Only the lines from the line with "on the table." through the line with "obj.matrix_world = Matrix.Identity(4)" should be copied, exactly as they appear, with both ends kept.
==== GIVEN DATA
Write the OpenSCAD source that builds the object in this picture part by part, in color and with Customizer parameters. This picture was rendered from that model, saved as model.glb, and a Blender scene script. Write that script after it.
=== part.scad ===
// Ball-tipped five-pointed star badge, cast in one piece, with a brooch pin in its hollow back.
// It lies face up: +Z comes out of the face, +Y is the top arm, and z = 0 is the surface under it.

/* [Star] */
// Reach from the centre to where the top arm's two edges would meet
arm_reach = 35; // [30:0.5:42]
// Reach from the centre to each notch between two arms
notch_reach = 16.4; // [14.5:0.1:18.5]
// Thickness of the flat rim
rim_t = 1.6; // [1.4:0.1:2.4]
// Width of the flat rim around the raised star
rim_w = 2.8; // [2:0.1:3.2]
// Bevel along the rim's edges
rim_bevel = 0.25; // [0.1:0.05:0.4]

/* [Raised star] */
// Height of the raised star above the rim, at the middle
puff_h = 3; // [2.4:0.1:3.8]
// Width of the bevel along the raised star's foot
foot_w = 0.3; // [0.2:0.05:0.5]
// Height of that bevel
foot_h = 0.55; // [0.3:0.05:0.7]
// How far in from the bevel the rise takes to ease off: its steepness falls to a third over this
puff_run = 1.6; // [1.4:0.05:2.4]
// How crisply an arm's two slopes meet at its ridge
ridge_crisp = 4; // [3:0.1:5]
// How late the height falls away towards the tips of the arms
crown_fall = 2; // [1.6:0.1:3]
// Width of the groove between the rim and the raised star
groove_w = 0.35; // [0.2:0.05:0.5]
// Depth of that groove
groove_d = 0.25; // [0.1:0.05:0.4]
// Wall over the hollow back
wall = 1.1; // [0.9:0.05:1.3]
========
==== GIVEN DATA
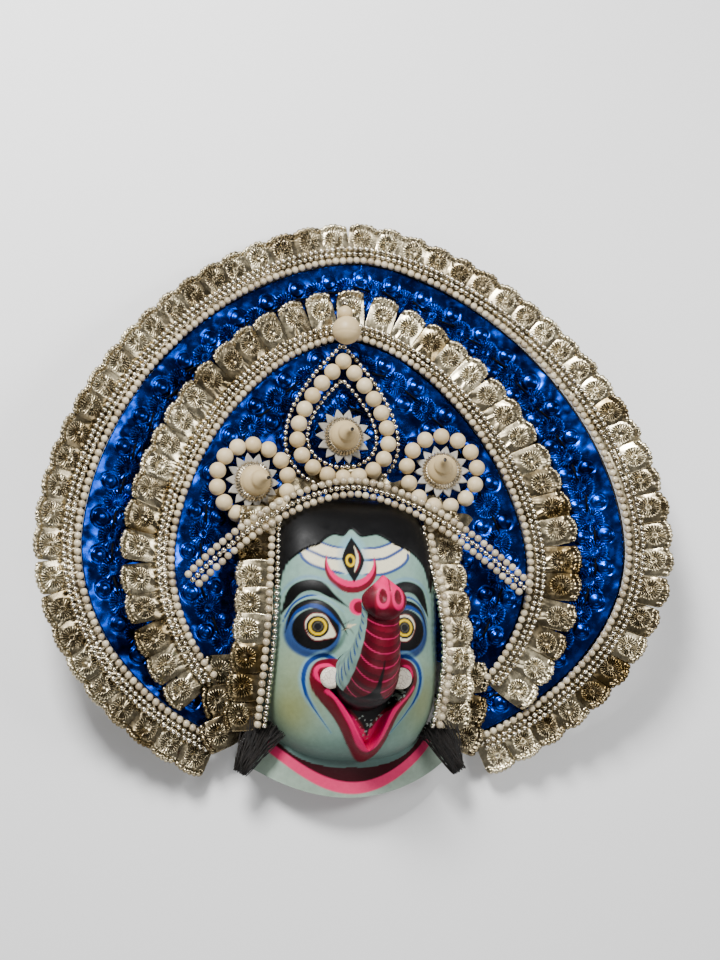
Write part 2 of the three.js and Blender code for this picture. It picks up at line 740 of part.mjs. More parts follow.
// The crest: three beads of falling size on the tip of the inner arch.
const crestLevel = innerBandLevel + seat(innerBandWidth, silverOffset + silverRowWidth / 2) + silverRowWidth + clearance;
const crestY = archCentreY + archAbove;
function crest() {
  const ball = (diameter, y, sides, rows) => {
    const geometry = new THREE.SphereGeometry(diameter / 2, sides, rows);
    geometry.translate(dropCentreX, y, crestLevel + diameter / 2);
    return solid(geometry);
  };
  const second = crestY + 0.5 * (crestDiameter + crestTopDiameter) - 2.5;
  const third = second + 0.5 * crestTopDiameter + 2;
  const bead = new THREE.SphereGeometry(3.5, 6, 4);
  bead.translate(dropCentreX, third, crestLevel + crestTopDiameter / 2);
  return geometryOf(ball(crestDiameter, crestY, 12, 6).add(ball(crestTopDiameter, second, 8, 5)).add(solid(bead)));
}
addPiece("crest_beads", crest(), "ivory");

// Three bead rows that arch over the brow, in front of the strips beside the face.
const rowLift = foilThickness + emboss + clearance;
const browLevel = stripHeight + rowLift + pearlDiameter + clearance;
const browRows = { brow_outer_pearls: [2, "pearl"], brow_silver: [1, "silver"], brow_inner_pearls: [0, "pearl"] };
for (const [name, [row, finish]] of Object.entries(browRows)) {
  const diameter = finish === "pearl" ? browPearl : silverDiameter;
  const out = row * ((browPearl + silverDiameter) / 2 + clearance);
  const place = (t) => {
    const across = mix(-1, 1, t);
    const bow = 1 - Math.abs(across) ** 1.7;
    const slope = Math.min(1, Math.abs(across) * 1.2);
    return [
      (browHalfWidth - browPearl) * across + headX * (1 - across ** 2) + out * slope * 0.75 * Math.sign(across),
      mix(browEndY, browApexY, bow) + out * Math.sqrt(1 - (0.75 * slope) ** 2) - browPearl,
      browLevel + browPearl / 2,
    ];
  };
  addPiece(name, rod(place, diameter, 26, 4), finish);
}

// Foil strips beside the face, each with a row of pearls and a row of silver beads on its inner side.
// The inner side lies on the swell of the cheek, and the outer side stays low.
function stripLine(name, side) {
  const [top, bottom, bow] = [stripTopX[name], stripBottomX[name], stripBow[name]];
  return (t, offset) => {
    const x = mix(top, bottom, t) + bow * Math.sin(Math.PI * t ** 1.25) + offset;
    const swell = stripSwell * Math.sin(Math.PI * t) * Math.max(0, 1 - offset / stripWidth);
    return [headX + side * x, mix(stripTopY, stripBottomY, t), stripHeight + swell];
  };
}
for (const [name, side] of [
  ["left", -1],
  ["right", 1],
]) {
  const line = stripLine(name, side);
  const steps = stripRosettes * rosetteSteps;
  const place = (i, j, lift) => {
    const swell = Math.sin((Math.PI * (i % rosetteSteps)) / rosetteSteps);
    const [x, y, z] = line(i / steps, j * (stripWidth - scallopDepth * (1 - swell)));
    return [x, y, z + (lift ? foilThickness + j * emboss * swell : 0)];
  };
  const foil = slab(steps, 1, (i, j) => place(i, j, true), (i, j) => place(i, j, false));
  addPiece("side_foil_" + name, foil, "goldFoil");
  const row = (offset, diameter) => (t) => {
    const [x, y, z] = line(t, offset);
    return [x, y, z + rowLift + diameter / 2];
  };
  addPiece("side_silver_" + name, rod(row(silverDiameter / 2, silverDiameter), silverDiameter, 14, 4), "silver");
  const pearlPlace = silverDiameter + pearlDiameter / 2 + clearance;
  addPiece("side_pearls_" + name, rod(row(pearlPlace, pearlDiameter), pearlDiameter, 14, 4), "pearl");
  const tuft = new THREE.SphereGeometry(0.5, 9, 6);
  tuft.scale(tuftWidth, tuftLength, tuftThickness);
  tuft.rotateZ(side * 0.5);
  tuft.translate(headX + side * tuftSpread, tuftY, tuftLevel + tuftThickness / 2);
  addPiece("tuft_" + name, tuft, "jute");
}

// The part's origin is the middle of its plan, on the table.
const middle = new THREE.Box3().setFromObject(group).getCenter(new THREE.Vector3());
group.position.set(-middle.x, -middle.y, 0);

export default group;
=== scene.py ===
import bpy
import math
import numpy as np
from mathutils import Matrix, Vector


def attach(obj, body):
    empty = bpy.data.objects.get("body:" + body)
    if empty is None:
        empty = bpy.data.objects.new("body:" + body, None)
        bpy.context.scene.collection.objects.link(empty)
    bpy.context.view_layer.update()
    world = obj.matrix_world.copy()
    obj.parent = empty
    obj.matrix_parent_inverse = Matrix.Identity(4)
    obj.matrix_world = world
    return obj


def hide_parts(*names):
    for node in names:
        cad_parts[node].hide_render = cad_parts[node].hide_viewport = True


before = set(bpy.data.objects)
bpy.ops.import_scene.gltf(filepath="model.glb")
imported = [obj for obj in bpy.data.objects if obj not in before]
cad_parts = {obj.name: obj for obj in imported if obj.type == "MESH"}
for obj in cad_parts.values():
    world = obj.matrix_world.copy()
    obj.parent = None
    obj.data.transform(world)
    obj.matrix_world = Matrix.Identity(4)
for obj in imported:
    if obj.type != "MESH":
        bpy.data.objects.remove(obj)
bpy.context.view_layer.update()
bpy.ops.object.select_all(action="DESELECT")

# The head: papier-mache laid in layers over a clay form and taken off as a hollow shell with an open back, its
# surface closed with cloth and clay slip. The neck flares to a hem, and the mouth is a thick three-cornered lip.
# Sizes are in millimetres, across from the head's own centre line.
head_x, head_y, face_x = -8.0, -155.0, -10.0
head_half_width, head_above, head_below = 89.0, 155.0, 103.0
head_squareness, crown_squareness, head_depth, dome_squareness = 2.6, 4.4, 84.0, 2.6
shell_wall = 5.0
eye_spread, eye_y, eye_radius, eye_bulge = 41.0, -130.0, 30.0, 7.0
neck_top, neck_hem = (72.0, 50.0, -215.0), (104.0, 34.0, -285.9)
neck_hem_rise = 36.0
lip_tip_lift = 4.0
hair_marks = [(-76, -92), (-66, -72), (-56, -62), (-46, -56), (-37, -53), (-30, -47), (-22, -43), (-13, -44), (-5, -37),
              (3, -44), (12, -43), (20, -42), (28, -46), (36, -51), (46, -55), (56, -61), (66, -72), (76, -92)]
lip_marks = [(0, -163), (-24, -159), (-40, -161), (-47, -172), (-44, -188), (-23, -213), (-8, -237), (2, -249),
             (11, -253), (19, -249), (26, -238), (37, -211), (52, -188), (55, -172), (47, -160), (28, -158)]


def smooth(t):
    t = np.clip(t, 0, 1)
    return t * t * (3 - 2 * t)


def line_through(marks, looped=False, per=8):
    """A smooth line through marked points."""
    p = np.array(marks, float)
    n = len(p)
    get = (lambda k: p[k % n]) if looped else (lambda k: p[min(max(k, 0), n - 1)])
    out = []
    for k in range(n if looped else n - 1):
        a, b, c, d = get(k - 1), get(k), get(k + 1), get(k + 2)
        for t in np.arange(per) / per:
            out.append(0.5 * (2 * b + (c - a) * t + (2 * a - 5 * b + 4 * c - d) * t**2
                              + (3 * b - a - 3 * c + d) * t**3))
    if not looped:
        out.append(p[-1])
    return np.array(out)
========
==== GIVEN DATA
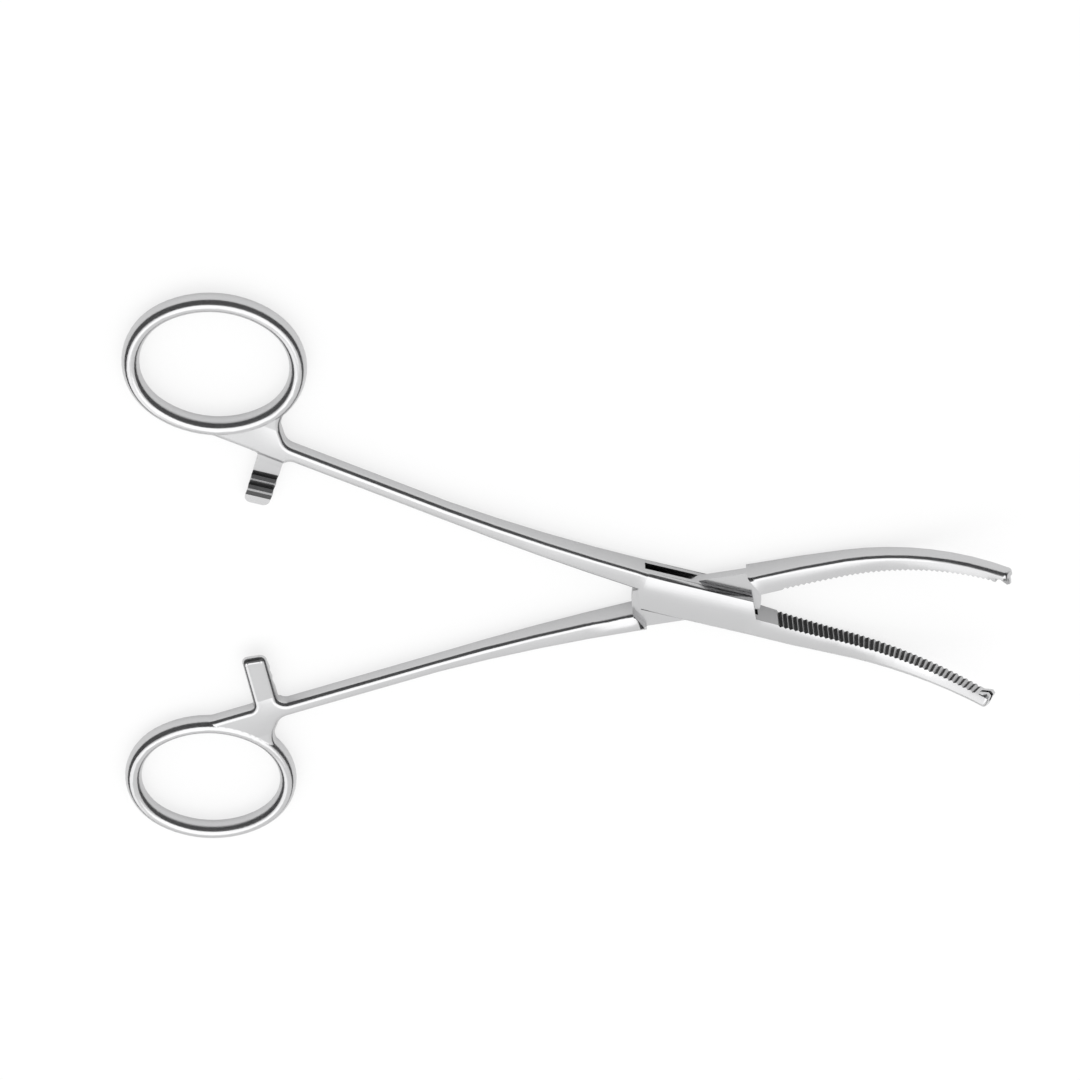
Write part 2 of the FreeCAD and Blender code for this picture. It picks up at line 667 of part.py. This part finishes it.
========
• _SOLUTION TO THE PROBLEM_
// The part's origin is the middle of its plan, on the table.
const middle = new THREE.Box3().setFromObject(group).getCenter(new THREE.Vector3());
group.position.set(-middle.x, -middle.y, 0);

export default group;
=== scene.py ===
import bpy
import math
import numpy as np
from mathutils import Matrix, Vector


def attach(obj, body):
    empty = bpy.data.objects.get("body:" + body)
    if empty is None:
        empty = bpy.data.objects.new("body:" + body, None)
        bpy.context.scene.collection.objects.link(empty)
    bpy.context.view_layer.update()
    world = obj.matrix_world.copy()
    obj.parent = empty
    obj.matrix_parent_inverse = Matrix.Identity(4)
    obj.matrix_world = world
    return obj


def hide_parts(*names):
    for node in names:
        cad_parts[node].hide_render = cad_parts[node].hide_viewport = True


before = set(bpy.data.objects)
bpy.ops.import_scene.gltf(filepath="model.glb")
imported = [obj for obj in bpy.data.objects if obj not in before]
cad_parts = {obj.name: obj for obj in imported if obj.type == "MESH"}
for obj in cad_parts.values():
    world = obj.matrix_world.copy()
    obj.parent = None
    obj.data.transform(world)
    obj.matrix_world = Matrix.Identity(4)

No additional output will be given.